Aim of the task:
Restate all of the data exactly.

Recorded data:
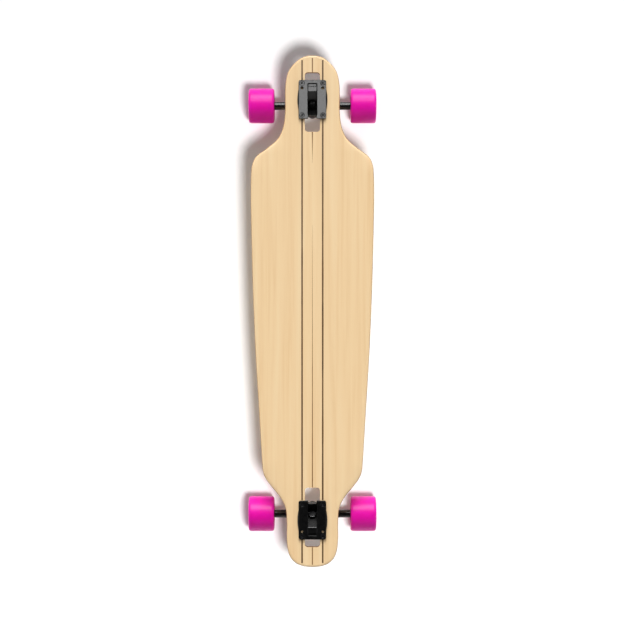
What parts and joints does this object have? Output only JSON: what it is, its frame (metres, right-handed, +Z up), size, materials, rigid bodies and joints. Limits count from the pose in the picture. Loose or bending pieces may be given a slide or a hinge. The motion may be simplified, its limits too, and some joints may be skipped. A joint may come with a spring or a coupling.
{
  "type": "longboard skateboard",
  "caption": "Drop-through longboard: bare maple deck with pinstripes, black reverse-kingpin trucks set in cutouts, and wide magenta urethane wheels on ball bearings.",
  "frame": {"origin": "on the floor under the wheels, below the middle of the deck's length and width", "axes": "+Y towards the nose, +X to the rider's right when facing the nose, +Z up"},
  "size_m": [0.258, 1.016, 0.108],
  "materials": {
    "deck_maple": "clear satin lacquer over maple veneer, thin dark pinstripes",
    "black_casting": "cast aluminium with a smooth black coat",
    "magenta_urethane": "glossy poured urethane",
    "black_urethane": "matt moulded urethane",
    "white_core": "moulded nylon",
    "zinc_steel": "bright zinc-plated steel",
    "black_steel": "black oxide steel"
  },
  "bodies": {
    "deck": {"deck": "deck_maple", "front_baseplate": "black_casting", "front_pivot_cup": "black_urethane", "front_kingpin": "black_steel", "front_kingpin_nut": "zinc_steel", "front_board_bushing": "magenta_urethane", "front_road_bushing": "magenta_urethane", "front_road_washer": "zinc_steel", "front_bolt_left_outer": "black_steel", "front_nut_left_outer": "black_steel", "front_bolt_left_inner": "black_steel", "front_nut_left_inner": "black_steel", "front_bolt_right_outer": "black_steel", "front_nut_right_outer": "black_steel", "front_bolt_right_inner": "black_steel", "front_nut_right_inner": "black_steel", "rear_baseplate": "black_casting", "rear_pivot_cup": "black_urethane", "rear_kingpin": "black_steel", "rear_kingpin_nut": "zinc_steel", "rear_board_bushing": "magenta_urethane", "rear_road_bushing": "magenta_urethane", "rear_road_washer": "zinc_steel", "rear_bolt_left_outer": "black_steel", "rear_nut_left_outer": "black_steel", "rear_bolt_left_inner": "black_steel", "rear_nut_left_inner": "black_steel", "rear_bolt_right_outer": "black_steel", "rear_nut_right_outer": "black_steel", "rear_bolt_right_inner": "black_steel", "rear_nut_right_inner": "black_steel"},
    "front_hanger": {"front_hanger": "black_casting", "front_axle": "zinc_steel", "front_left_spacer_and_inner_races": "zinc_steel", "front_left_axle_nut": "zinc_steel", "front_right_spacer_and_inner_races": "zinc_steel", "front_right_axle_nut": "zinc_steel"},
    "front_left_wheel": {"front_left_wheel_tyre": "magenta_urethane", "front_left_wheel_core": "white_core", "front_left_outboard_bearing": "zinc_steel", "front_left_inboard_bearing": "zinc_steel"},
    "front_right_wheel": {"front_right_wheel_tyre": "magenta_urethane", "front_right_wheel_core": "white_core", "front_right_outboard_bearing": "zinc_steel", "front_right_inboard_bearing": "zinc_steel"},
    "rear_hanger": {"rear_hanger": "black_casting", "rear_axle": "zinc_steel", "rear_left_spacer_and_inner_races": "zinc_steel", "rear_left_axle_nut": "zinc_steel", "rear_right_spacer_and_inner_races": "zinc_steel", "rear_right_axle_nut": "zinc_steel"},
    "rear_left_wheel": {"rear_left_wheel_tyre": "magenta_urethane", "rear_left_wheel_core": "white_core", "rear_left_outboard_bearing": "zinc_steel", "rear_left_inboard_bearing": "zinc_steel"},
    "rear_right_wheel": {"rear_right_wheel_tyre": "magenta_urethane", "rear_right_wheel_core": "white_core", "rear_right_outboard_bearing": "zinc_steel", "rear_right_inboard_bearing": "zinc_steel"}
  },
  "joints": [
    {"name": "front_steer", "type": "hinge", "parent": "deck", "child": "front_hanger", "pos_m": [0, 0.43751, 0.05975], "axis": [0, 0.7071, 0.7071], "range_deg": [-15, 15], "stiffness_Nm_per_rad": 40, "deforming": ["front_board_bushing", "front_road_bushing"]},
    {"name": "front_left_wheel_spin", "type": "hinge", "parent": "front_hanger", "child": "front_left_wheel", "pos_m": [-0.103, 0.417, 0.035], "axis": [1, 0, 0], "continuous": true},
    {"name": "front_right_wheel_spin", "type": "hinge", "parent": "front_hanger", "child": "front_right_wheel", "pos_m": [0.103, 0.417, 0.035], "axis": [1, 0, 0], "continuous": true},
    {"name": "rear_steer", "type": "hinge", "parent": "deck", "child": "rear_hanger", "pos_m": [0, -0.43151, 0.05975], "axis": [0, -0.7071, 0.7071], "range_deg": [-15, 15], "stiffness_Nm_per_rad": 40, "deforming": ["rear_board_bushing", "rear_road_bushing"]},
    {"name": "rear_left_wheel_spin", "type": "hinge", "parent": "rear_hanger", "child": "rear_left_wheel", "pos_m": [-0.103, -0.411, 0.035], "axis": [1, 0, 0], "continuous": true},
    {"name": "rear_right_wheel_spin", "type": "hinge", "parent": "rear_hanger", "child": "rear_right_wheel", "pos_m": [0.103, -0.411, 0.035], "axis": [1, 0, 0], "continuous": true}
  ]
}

Solution for this task:
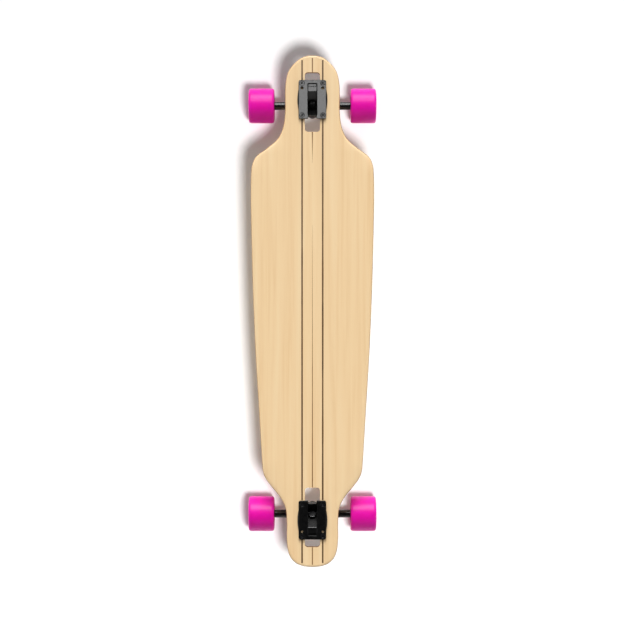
What parts and joints does this object have? Output only JSON: what it is, its frame (metres, right-handed, +Z up), size, materials, rigid bodies and joints. Limits count from the pose in the picture. Loose or bending pieces may be given a slide or a hinge. The motion may be simplified, its limits too, and some joints may be skipped. A joint may come with a spring or a coupling.
{
  "type": "longboard skateboard",
  "caption": "Drop-through longboard: bare maple deck with pinstripes, black reverse-kingpin trucks set in cutouts, and wide magenta urethane wheels on ball bearings.",
  "frame": {"origin": "on the floor under the wheels, below the middle of the deck's length and width", "axes": "+Y towards the nose, +X to the rider's right when facing the nose, +Z up"},
  "size_m": [0.258, 1.016, 0.108],
  "materials": {
    "deck_maple": "clear satin lacquer over maple veneer, thin dark pinstripes",
    "black_casting": "cast aluminium with a smooth black coat",
    "magenta_urethane": "glossy poured urethane",
    "black_urethane": "matt moulded urethane",
    "white_core": "moulded nylon",
    "zinc_steel": "bright zinc-plated steel",
    "black_steel": "black oxide steel"
  },
  "bodies": {
    "deck": {"deck": "deck_maple", "front_baseplate": "black_casting", "front_pivot_cup": "black_urethane", "front_kingpin": "black_steel", "front_kingpin_nut": "zinc_steel", "front_board_bushing": "magenta_urethane", "front_road_bushing": "magenta_urethane", "front_road_washer": "zinc_steel", "front_bolt_left_outer": "black_steel", "front_nut_left_outer": "black_steel", "front_bolt_left_inner": "black_steel", "front_nut_left_inner": "black_steel", "front_bolt_right_outer": "black_steel", "front_nut_right_outer": "black_steel", "front_bolt_right_inner": "black_steel", "front_nut_right_inner": "black_steel", "rear_baseplate": "black_casting", "rear_pivot_cup": "black_urethane", "rear_kingpin": "black_steel", "rear_kingpin_nut": "zinc_steel", "rear_board_bushing": "magenta_urethane", "rear_road_bushing": "magenta_urethane", "rear_road_washer": "zinc_steel", "rear_bolt_left_outer": "black_steel", "rear_nut_left_outer": "black_steel", "rear_bolt_left_inner": "black_steel", "rear_nut_left_inner": "black_steel", "rear_bolt_right_outer": "black_steel", "rear_nut_right_outer": "black_steel", "rear_bolt_right_inner": "black_steel", "rear_nut_right_inner": "black_steel"},
    "front_hanger": {"front_hanger": "black_casting", "front_axle": "zinc_steel", "front_left_spacer_and_inner_races": "zinc_steel", "front_left_axle_nut": "zinc_steel", "front_right_spacer_and_inner_races": "zinc_steel", "front_right_axle_nut": "zinc_steel"},
    "front_left_wheel": {"front_left_wheel_tyre": "magenta_urethane", "front_left_wheel_core": "white_core", "front_left_outboard_bearing": "zinc_steel", "front_left_inboard_bearing": "zinc_steel"},
    "front_right_wheel": {"front_right_wheel_tyre": "magenta_urethane", "front_right_wheel_core": "white_core", "front_right_outboard_bearing": "zinc_steel", "front_right_inboard_bearing": "zinc_steel"},
    "rear_hanger": {"rear_hanger": "black_casting", "rear_axle": "zinc_steel", "rear_left_spacer_and_inner_races": "zinc_steel", "rear_left_axle_nut": "zinc_steel", "rear_right_spacer_and_inner_races": "zinc_steel", "rear_right_axle_nut": "zinc_steel"},
    "rear_left_wheel": {"rear_left_wheel_tyre": "magenta_urethane", "rear_left_wheel_core": "white_core", "rear_left_outboard_bearing": "zinc_steel", "rear_left_inboard_bearing": "zinc_steel"},
    "rear_right_wheel": {"rear_right_wheel_tyre": "magenta_urethane", "rear_right_wheel_core": "white_core", "rear_right_outboard_bearing": "zinc_steel", "rear_right_inboard_bearing": "zinc_steel"}
  },
  "joints": [
    {"name": "front_steer", "type": "hinge", "parent": "deck", "child": "front_hanger", "pos_m": [0, 0.43751, 0.05975], "axis": [0, 0.7071, 0.7071], "range_deg": [-15, 15], "stiffness_Nm_per_rad": 40, "deforming": ["front_board_bushing", "front_road_bushing"]},
    {"name": "front_left_wheel_spin", "type": "hinge", "parent": "front_hanger", "child": "front_left_wheel", "pos_m": [-0.103, 0.417, 0.035], "axis": [1, 0, 0], "continuous": true},
    {"name": "front_right_wheel_spin", "type": "hinge", "parent": "front_hanger", "child": "front_right_wheel", "pos_m": [0.103, 0.417, 0.035], "axis": [1, 0, 0], "continuous": true},
    {"name": "rear_steer", "type": "hinge", "parent": "deck", "child": "rear_hanger", "pos_m": [0, -0.43151, 0.05975], "axis": [0, -0.7071, 0.7071], "range_deg": [-15, 15], "stiffness_Nm_per_rad": 40, "deforming": ["rear_board_bushing", "rear_road_bushing"]},
    {"name": "rear_left_wheel_spin", "type": "hinge", "parent": "rear_hanger", "child": "rear_left_wheel", "pos_m": [-0.103, -0.411, 0.035], "axis": [1, 0, 0], "continuous": true},
    {"name": "rear_right_wheel_spin", "type": "hinge", "parent": "rear_hanger", "child": "rear_right_wheel", "pos_m": [0.103, -0.411, 0.035], "axis": [1, 0, 0], "continuous": true}
  ]
}